The film, out in theaters on Friday, follows teen siblings Becca (Olivia DeJonge) and Tyler (Ed Oxenbould) as they are sent by their single mother to meet her estranged parents for the first time and stay with them for a week.

Shyamalan, 45, known for supernatural movies such as "The Sixth Sense" and "Signs," channels his own teen filmmaker self into the precocious Becca, an aspiring documentarian who films everything during their visit, including the bizarre behavior of her grandparents as night falls.

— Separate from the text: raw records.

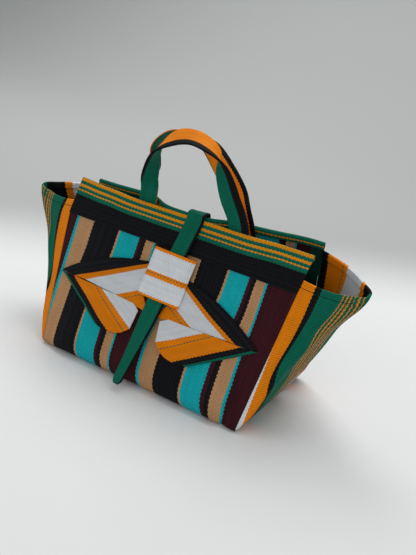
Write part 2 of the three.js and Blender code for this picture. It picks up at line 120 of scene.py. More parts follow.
def back_shift(x, z):
    pinch = -PINCH * math.exp(-(((x - PINCH_CENTRE) / PINCH_HALF_WIDTH) ** 4))
    gape = GAPE * smooth(x, GAPE_START, WALL_HALF_LENGTH)
    return (pinch + gape) * smooth(z, MOUTH_HEIGHT - PULL_LENGTH, MOUTH_HEIGHT)


def crease(side, x, z):
    """A soft valley that runs up the front from beside the right corner."""
    if side > 0:
        return 0.0
    line = CREASE_X + CREASE_LEAN * smooth(z, 0, 0.04)
    valley = math.exp(-(((x - line) / CREASE_HALF_WIDTH) ** 2))
    ridge = CREASE_RIDGE * math.exp(-(((x - line + CREASE_RIDGE_GAP) / CREASE_RIDGE_HALF_WIDTH) ** 2))
    return CREASE_DEPTH * (ridge - valley) * (1 - smooth(z, 0.025, 0.062))


def ripple(side, x, z):
    """Soft unevenness of a wall, outwards, fading out at its edges."""
    wave = math.sin(41 * x + 17 * z + 0.7 * side) * math.sin(33 * z - 9 * x + 1.3)
    wave += 0.6 * math.sin(83 * x - 29 * z + 2.1) * math.sin(52 * z + 11 * x + side)
    ends = 1 - smooth(abs(x), 0.115, BASE_HALF_LENGTH)
    return RIPPLE * wave * ends * smooth(z, 0.02, 0.05) * (1 - smooth(z, 0.12, BAND_FOOT_HEIGHT))


def mouth_sag(side, x):
    """How far a mouth edge hangs below its ends' full height."""
    if side < 0:
        sag = FRONT_SAG * (smooth(x, -0.110, -0.065) - smooth(x, 0.080, 0.125))
        return sag + FRONT_LEFT_SAG * smooth(x, -0.150, -0.110)
    return BACK_SAG - 0.0022 * smooth(x, -0.13, -0.05) - 0.0012 * smooth(x, 0.08, 0.15)


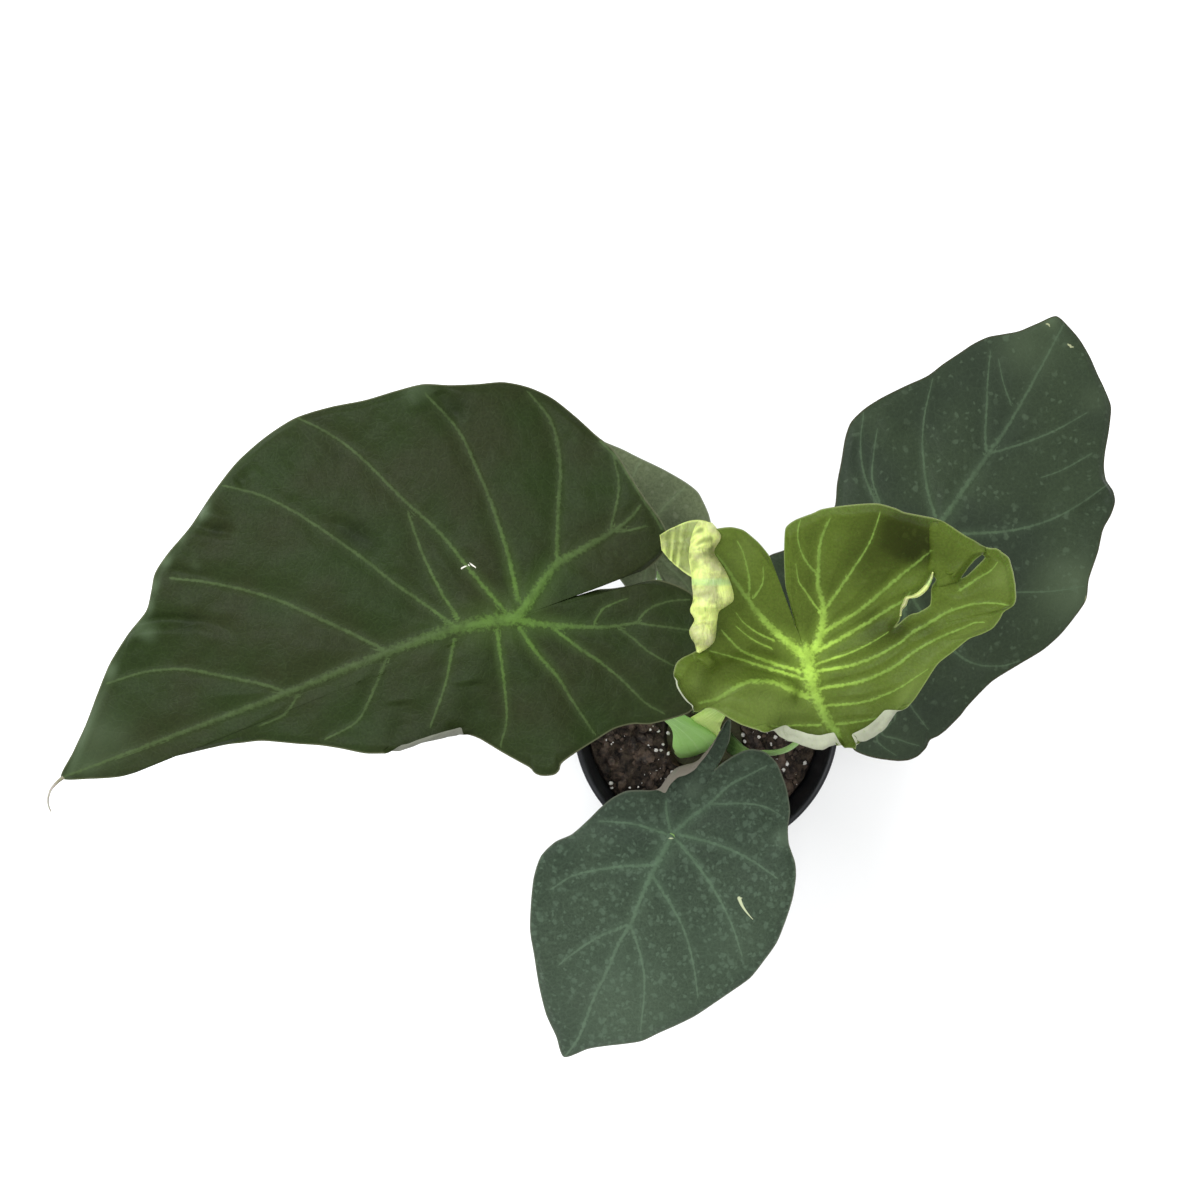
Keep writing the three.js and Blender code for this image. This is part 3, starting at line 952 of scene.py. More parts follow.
@dataclass
class Blade:
    """The blade of one leaf, worked out on nested square rings from its junction to its margin.

    A spot of light and tone is a column, a row, a reach in pixels and a tone, partly the leaf's own colour
    and partly painted sheen, highlight and shade. A tear is the trail of its border.
    """

    node: str
    slot: str
    junction: Pixel
    tip: Pixel
    height: float
    outline: Trail
    form: Form
    veins: tuple[Vein, ...]
    curls: tuple[Curl, ...] = ()
    folds: tuple[Fold, ...] = ()
    patches: tuple[Patch, ...] = ()
    light_and_tone_spots: tuple[tuple[float, float, float, float], ...] = ()
    scars: tuple[Vein, ...] = ()
    tears: tuple[Trail, ...] = ()
    core_reach: float = 90.0
    half: int = 90
    thickness: float = 0.5
    seed: int = 1

    def rise(self, spots: Array, reach: Array, angle: Array) -> Array:
        """Height above the junction.

        It falls by tip_fall times the share of the axis to the power 1.7, by back_fall behind the
        junction to the power 1.5 and by side_fall beside the axis to the power 1.6, and it waves with
        the cube of the reach.

        Args:
            spots: pixels.
            reach: share of the way from the junction to the margin.
            angle: direction of the spoke.

        Returns:
            Heights in millimetres.
        """
        form = self.form
        axis = np.subtract(self.tip, self.junction)
        long = (axis**2).sum()
        out = spots - self.junction
        along = (out @ axis) / long
        beside = (out[:, 0] * axis[1] - out[:, 1] * axis[0]) / long
        fall = np.where(along > 0, form.tip_fall * np.abs(along) ** 1.7,
                        form.back_fall * np.abs(along) ** 1.5)
        wave = form.wave_height * reach**3 * np.sin(form.waves * angle + form.wave_phase)
        return wave - fall - form.side_fall * np.abs(beside) ** 1.6

    def curled(self, share: Array, margin: Array) -> tuple[Array, Array]:
        """How the margin curls. A curl is eased in and out at its ends, where its radius shrinks.

        Args:
            share: shares of the way round the margin.
            margin: pixels of the margin, one row each.

        Returns:
            The radius and the sweep of the curl at each share.
        """
        radius, sweep = np.full(len(share), 10.0), np.zeros(len(share))
        total = lengths(margin)[-1]
        for curl in self.curls:
            ends = [np.hypot(*(margin - np.array(spot)).T).argmin() for spot in (curl.start, curl.end)]
            low, high = (lengths(margin)[k] / total for k in ends)
            rise, fall = (ease / total for ease in curl.eases)
            gate = smooth(share, low - rise, low + rise) * (1 - smooth(share, high - fall, high + fall))
            sweep = np.maximum(sweep, math.radians(curl.sweep) * gate)
            radius = np.where(gate > 0.001, curl.radius * (0.45 + 0.55 * gate), radius)
        return radius, sweep

    def relief(self, spots: Array, valley: Array, rib: Array) -> Array:
        """Low relief: the blade swells between veins, and each vein is a rib in a valley.

        The swell is pucker times one less the depth of the valley, and three octaves of value noise
        ripple it.

        Args:
            spots: pixels of the blade laid flat.
            valley: depth of the valley round the veins.
            rib: height of the ribs.

        Returns:
            Millimetres along the normal.
        """
        form = self.form
        swell = form.pucker * (1 - valley)
        ripple = sum(form.ripple * share * cloud(spots[:, 0], spots[:, 1], cell, self.seed + k)
                     for k, (share, cell) in enumerate(((1.6, 46), (0.8, 21), (0.35, 9))))
        folds = np.zeros(len(spots))
        for fold in self.folds:
            away, _, along, _ = nearest(spots, spline(pixels(fold.path), False, 6))
            gate = smooth(along, -0.02, 0.15) * smooth(1 - along, 0, 0.4)
            folds += fold.height * gate * np.exp(-((away / fold.reach) ** 2))
        return swell + 0.12 * rib + ripple + folds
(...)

The film was written, directed and produced by Shyamalan on a micro-budget of under $5 million. He partnered with horror producer Jason Blum and Comcast Corp's Universal Pictures for distribution.

"I love constraints, both financially and creatively," Shyamalan told Reuters. "Passive entertainment, where you do everything for the audience, is not what interests me. I want you to fill in gaps ... the budget helps you think like that."

The film has earned mixed reviews and is projected by BoxOffice.com to open with $17 million this weekend.

"The Visit" follows Shyamalan's first foray into television as the executive producer of Fox's 10-part summer sci-fi mystery thriller "Wayward Pines."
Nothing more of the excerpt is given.